The appointments were announced last night, eight weeks after the resignation of Mark Hurd as chairman and chief executive of HP in a sex and expenses scandal.

Mr Hurd has already been hired by Oracle as de facto deputy to the company's founder Larry Ellison, who said HP had made a terrible error by ousting Mr Hurd.

Ray Lane, who had been president and chief operating officer at Oracle before moving to the venture capital firm Kleiner Perkins Caufield & Byers, will be non-executive chairman at HP. Oracle and HP are increasingly competing for business from large corporate customers, as Oracle moves into selling hardware, such as servers, and HP beefs up its offering of software and services alongside its traditional business of selling computers.

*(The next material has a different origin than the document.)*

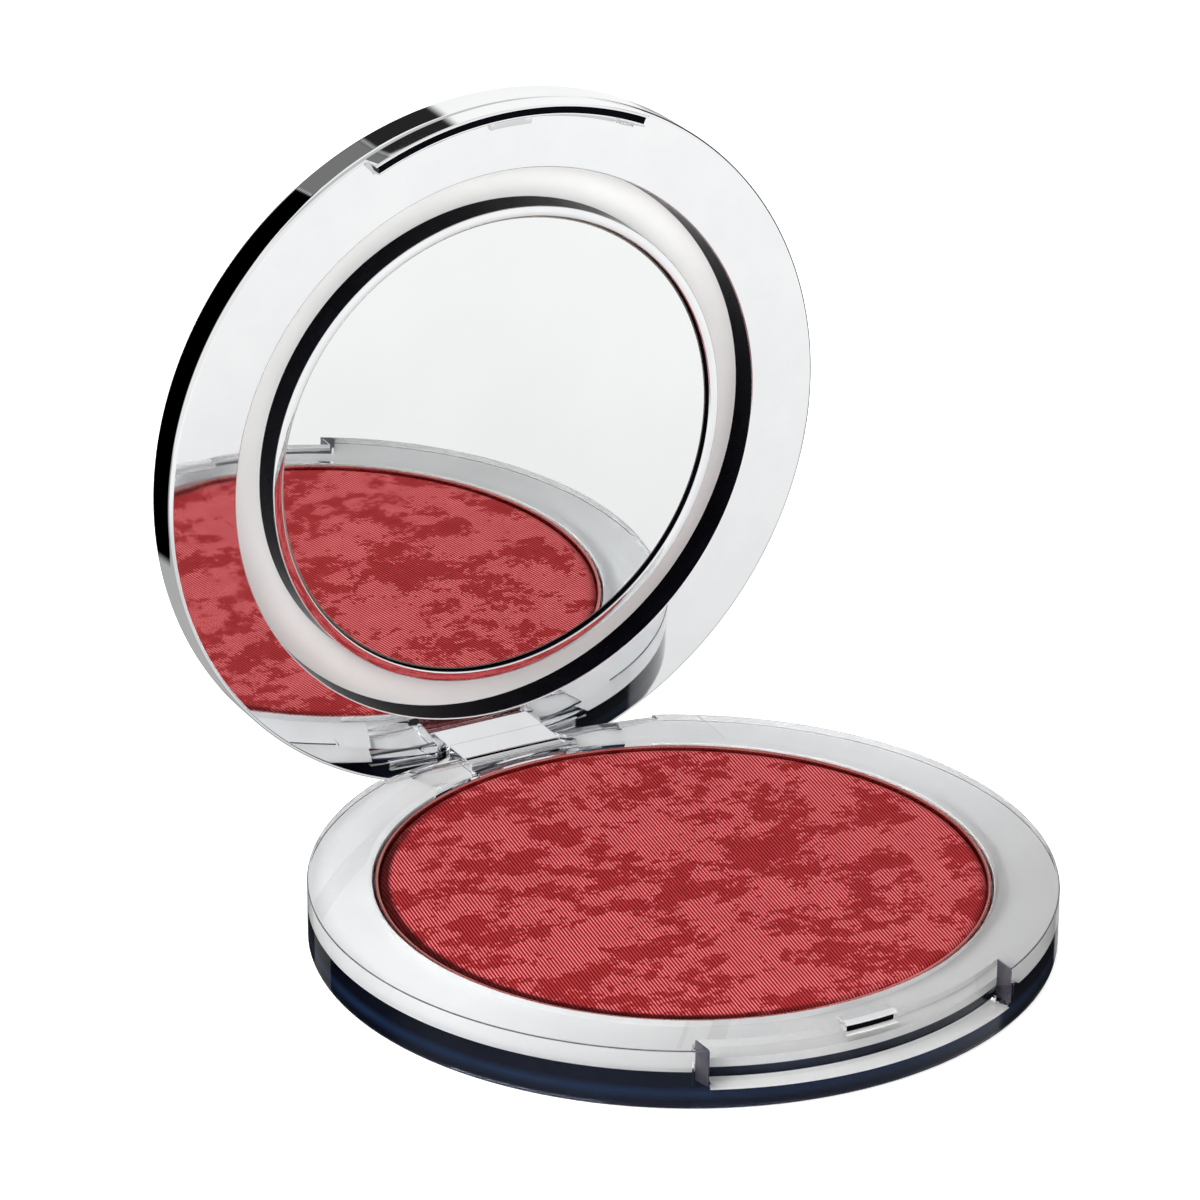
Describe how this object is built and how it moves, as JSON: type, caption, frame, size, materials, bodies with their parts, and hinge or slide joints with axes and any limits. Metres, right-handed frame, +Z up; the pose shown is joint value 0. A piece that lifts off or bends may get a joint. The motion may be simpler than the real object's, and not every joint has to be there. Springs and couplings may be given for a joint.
{
  "type": "powder compact",
  "caption": "Round hinged compact, open: pressed powder pan in a clear-topped base, mirror in a metallised lid.",
  "frame": {"origin": "centre of the base's underside, on the table", "axes": "+Z up out of the base, +Y towards the hinge, -Y towards the thumb notch, X along the hinge axis"},
  "size_m": [0.0724, 0.077, 0.0736],
  "materials": {
    "dark_shell": "glossy, very dark navy",
    "clear_plastic": "clear, polished",
    "silver_tray": "satin silver",
    "adhesive": "matte",
    "pan_metal": "satin",
    "powder": "matte pressed powder, two tones, finely ribbed",
    "pin_steel": "bright",
    "label": "matte, blank",
    "lid_metallised": "mirror-bright metallised plastic",
    "satin_liner": "satin pale silver",
    "tape": "matte",
    "mirror": "silvered glass"
  },
  "bodies": {
    "base": {"base_shell": "dark_shell", "base_cover": "clear_plastic", "inner_tray": "silver_tray", "pan_adhesive": "adhesive", "powder_pan": "pan_metal", "pressed_powder": "powder", "hinge_pin": "pin_steel", "bottom_label": "label"},
    "lid": {"lid_frame": "lid_metallised", "lid_liner": "satin_liner", "lid_shell": "lid_metallised", "mirror_bezel": "lid_metallised", "mirror_tape": "tape", "mirror_glass": "mirror"}
  },
  "joints": [
    {"name": "lid_hinge", "type": "hinge", "parent": "base", "child": "lid", "pos_m": [0, 0.0339, 0.0033], "axis": [-1, 0, 0], "range_deg": [-88.4, 0]}
  ]
}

HP shares fell 3 per cent in after-hours trading after news that Mr Apotheker will join the company. He spent more than two decades at SAP, and had been chief executive since 2008, before resigning abruptly earlier this year.

Fort Pitt Capital analyst Kim Caughey expressed doubt about the wisdom of the appointment. "SAP is a very different sort of company than HP, and that is my biggest concern. The scope of SAP is very different, as are the customers. What does he know about hardware? That's the question."

Mr Hurd resigned in August after an internal investigation into accusations of sexual harassment from a female contractor. He settled that claim privately, and HP found no evidence it had breached its sexual harassment policies, but did discover inaccurate expenses claims that had hidden the relationship.